Nearly 2,500 Vietnam veterans are laid to rest at the Mountain Home National Cemetery in Johnson City.
The military members honored by friends, families, and partners in combat as each individual name was read by one of 50 volunteers. The list took just over six hours to complete.
“I’m that age. I didn’t get to serve for medical reasons, but I had a lot of friends who did serve. This is a way I can give back,” Wes Johnson said. He volunteers with Rolling Thunder, which is an organization that assists veterans. He said he recognized some of the names on the list from assisting at the Mountain Home VA Medical Center.
Every person had a very distinct and special connection to why he or she offered to read through the list of names.
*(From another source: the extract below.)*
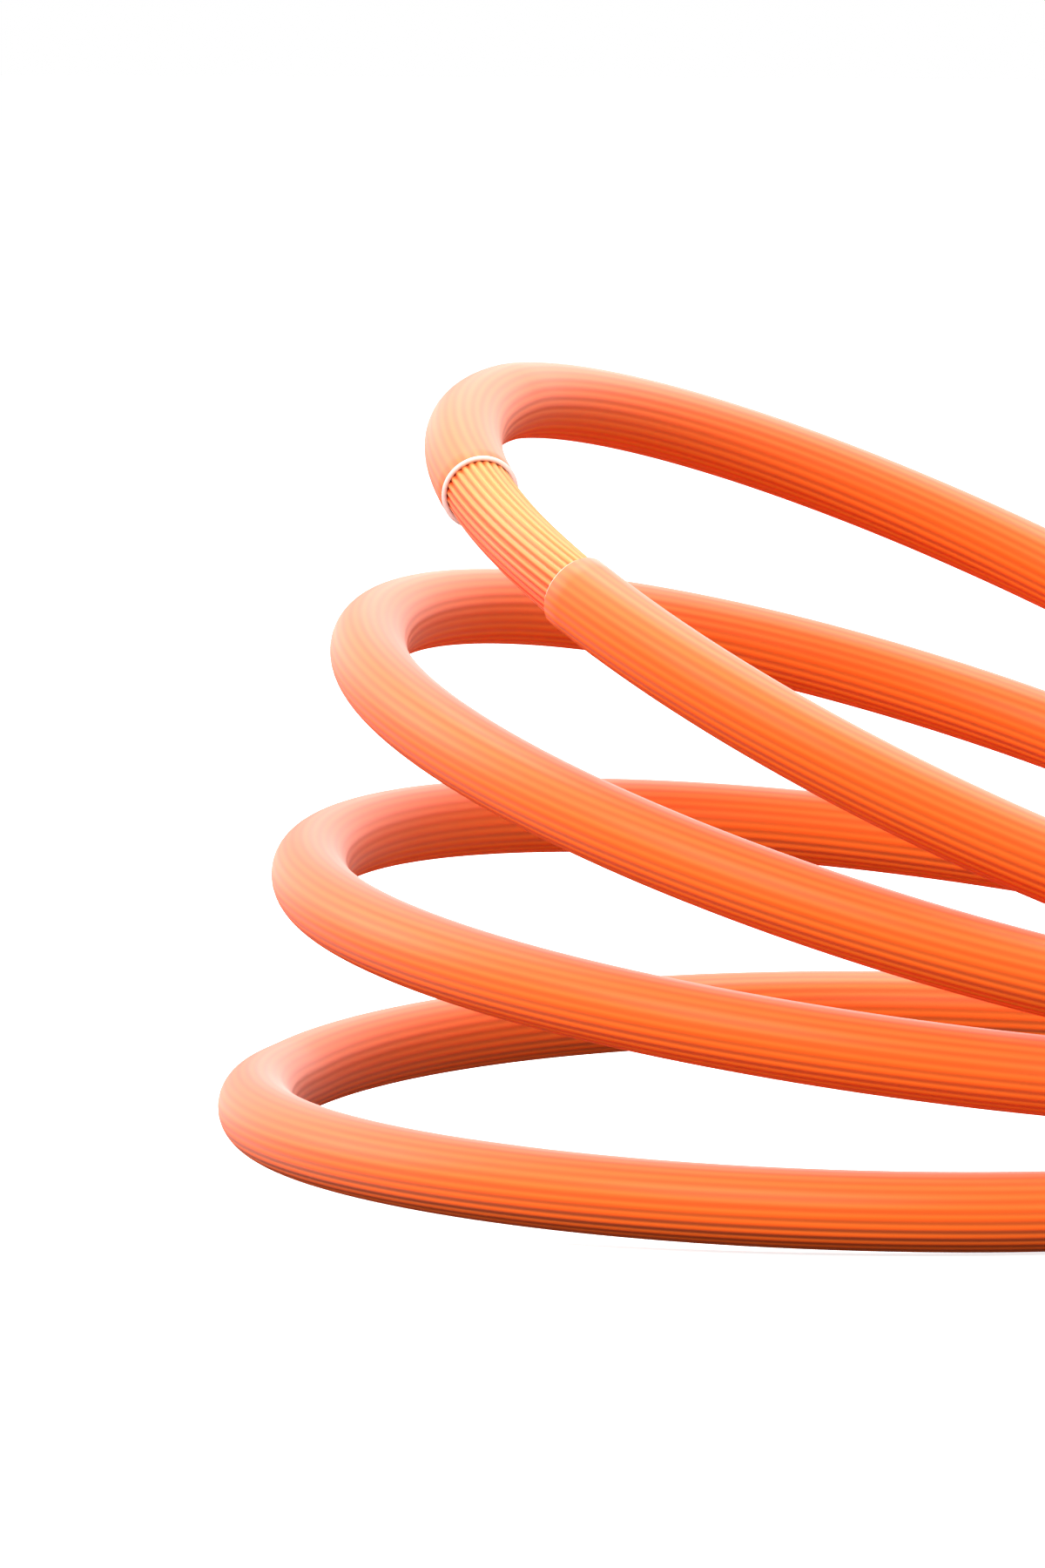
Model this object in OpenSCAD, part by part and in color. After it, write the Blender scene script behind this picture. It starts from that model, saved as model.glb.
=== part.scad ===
// Simplex fiber optic patch cord: a round jacketed cable, wound in four fanned turns
// and tied, with a push-pull connector of the SC style on each end. Millimetres, +Z up.
// The cord lies on Z = 0 and its connectors lie side by side, pointing along +X, with the
// origin on the surface midway between them. End a is at -Y and end b at +Y. A window
// where the jacket is cut away shows the ribbed layer under it.

/* [Cable] */
// Outer diameter of the jacket
jacket_od = 3.0; // [2.7:0.05:3.2]
// Thickness of the jacket's wall
jacket_wall = 0.18; // [0.12:0.02:0.3]
// Free gap between one layer of the cable and the next
layer_gap = 0.02; // [0.01:0.01:0.04]
// Diameter of the tight buffer over the glass fiber
buffer_od = 0.9; // [0.6:0.1:1.0]

/* [Coil] */
// Radius of the lowest turn
coil_r = 23.8; // [22.8:0.1:27]
// Free gap between neighbouring strands where they nest at the tie
strand_gap = 0.359; // [0.349:0.01:0.6]
// Sideways step of every second strand at the tie, either way from the middle
turn_step = 1.2; // [1.1:0.05:1.6]
// Turn at which the cut in the jacket starts, counted from end b
window_start = 3.325; // [3.32:0.005:3.35]
// Turn at which the cut in the jacket ends
window_end = 3.39; // [3.36:0.005:3.42]

/* [Tie] */
// Width of the hook-and-loop strap along the strands
strap_w = 6; // [4:0.5:6]
// Thickness of the strap
strap_t = 0.5; // [0.4:0.05:0.8]
// Length of the strap's free flap
flap_len = 7; // [4:0.5:9]

/* [Connector] */
// Width of the grip across its sides
grip_w = 9.0; // [8.6:0.1:11]
// Height of the grip without its key
grip_h = 7.4; // [7.2:0.1:7.8]
// Length of the grip
grip_len = 23.6; // [19:0.2:24]
// Thickness of the grip's wall
grip_wall = 0.8; // [0.6:0.05:0.9]
// How far the grip slides back on the plug frame
grip_travel = 1.9; // [1:0.1:2.2]
// Running gap between the grip and the plug frame on each side
grip_gap = 0.1; // [0.05:0.01:0.15]
// Width of the key on top of the grip
key_w = 2.0; // [1.5:0.1:3]
// Height of the key above the grip
key_h = 0.9; // [0.5:0.1:1.2]
// Length of the plug frame
frame_len = 18.5; // [18:0.1:20]

/* [Ferrule] */
// Diameter of the ceramic ferrule
ferrule_od = 2.5; // [2.4:0.05:2.6]
// Length of the ferrule
ferrule_len = 11; // [10:0.1:12]
// How far the ferrule gives way against its spring
ferrule_travel = 1.0; // [0.5:0.1:1.2]
// Clear space around the ferrule in front of the plug frame's web
cavity_gap = 0.95; // [0.85:0.05:1.1]
// How far the collar that the spring pushes on stands out past the ferrule
collar_lip = 0.85; // [0.5:0.05:0.9]
// Wire thickness of the spring
wire_d = 0.34; // [0.2:0.02:0.4]
// Turns of the spring
spring_turns = 5; // [4:1:8]

/* [Crimp and boot] */
// Outer diameter of the metal crimp ring
crimp_od = 4.5; // [4.4:0.05:4.6]
// Wall of the crimp ring over the stem
crimp_wall = 0.3; // [0.2:0.05:0.35]
// Length of the crimp ring
crimp_len = 11.4; // [10:0.1:11.4]
// Length of the tapered boot
boot_len = 28; // [26:0.5:28]
// Wall of the boot at its thin end
boot_tail_wall = 0.55; // [0.45:0.05:0.8]
// Wall of the boot's collar
boot_wall = 0.52; // [0.4:0.02:0.56]
// Number of slots along the boot
boot_slots = 6; // [3:1:6]

/* [Hidden] */
$fn = 48;

// Cable layers, from the outside in
jacket_id = jacket_od - 2 * jacket_wall;
strength_od = jacket_id - 2 * layer_gap;
strength_id = buffer_od + 2 * layer_gap;
cable_sides = 8;

// Strands at the tie: each turn's rise, and the height of the lowest one's middle
strap_gap_low = 0.3;
strap_gap_top = 0.35;
strand_pitch = jacket_od + strand_gap;
turn_rise = max(sqrt(max(pow(strand_pitch, 2) - pow(2 * turn_step, 2), 0)), strand_pitch / 2);
tie_z = strap_t + strap_gap_low + jacket_od / 2;

// The turns: radius and opening angle at each turn's far end, and roll at each tie pass.
// The lowest turn's front leans down by front_dip to lie on the surface.
turn_r = [coil_r, coil_r - 1.1, coil_r - 1.3, coil_r - 2.2];
turn_lift = [0.1, 9.4, 17.9, 27.6];
front_dip = 1.7;
tie_roll = [asin(front_dip / coil_r), -1.8, 0.8, -1.5, 0.2];
turns = 4;
rings_per_turn = 16;
hinge_x = -55.2;

// Distance from the middle plane to each connector's axis, where the tails below lead
connector_y = 20;

// Lengths along a connector, from the boot's thin end to the ferrule's tip
boot_x = -25.5;
stem_x = 21;
stem_len = 8.5;
shoulder_len = 1.5;
frame_x = stem_x + stem_len + shoulder_len;
chamber_x = frame_x + 1;
plug_len = 5.5;
web_x = frame_x + 10.3;
web_t = 1.2;
web_gap = 0.2;
collar_gap = 0.1;
collar_t = 2;
collar_front = web_x - collar_gap;
collar_back = collar_front - collar_t;
ferrule_seat = 1.2;
ferrule_x = collar_front - ferrule_seat;
ferrule_base_x = web_x + web_t + 0.1;
ferrule_taper = 0.06;
ferrule_chamfer = 0.3;
tail_x = chamber_x + ferrule_travel;
fiber_x = tail_x + 4;
socket_x = fiber_x + ferrule_travel + 0.5;
guide_set_back = 0.3;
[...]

“I thought of how they sacrificed their lives for us, and what their families have went through too that we might have the freedom that we have,” volunteer Lula Bell Street said. Street said her husband and brother are both veterans. She enjoys helping whenever she can for veterans.
“It’s sort of hard to think about it, but we need to think about it. It helps with our healing process,” Keith Jones said. Jones spent 1967 in vietnam with the army as a combat medic. “All of us lost lots of friends, and I think this is a way we can remember and show our respect,” he said.
Often, this era of war can bring back painful thoughts. “A lot of those gentlemen and ladies, when they came back, it was a whole different political climate at that time. They weren’t really welcomed back. They didn’t get their homecoming like a lot of the other veterans did,” Historian and veteran Allen Jackson said.
Johnson said, “When they came back from Vietnam, they were called baby killers. They were spit on, and it wasn’t popular to be in the military then.”
That is why this Johnson City community wanted to make sure every single Vietnam veteran was honored.
“To me, those veterans are not gone if they’re still stuck into here, into your heart and they’re remembered. So when they’re not remembered anymore, then they are truly gone,” Jackson said.
Volunteers in Johnson City read 2,444 names of those Vietnam veterans buried at the cemetery. Of the veterans laid to rest there, 58 of those Vietnam veterans are from Washington County, Tennessee. Officials also recognized four veterans who were killed in Vietnam and two who are listed as missing in action.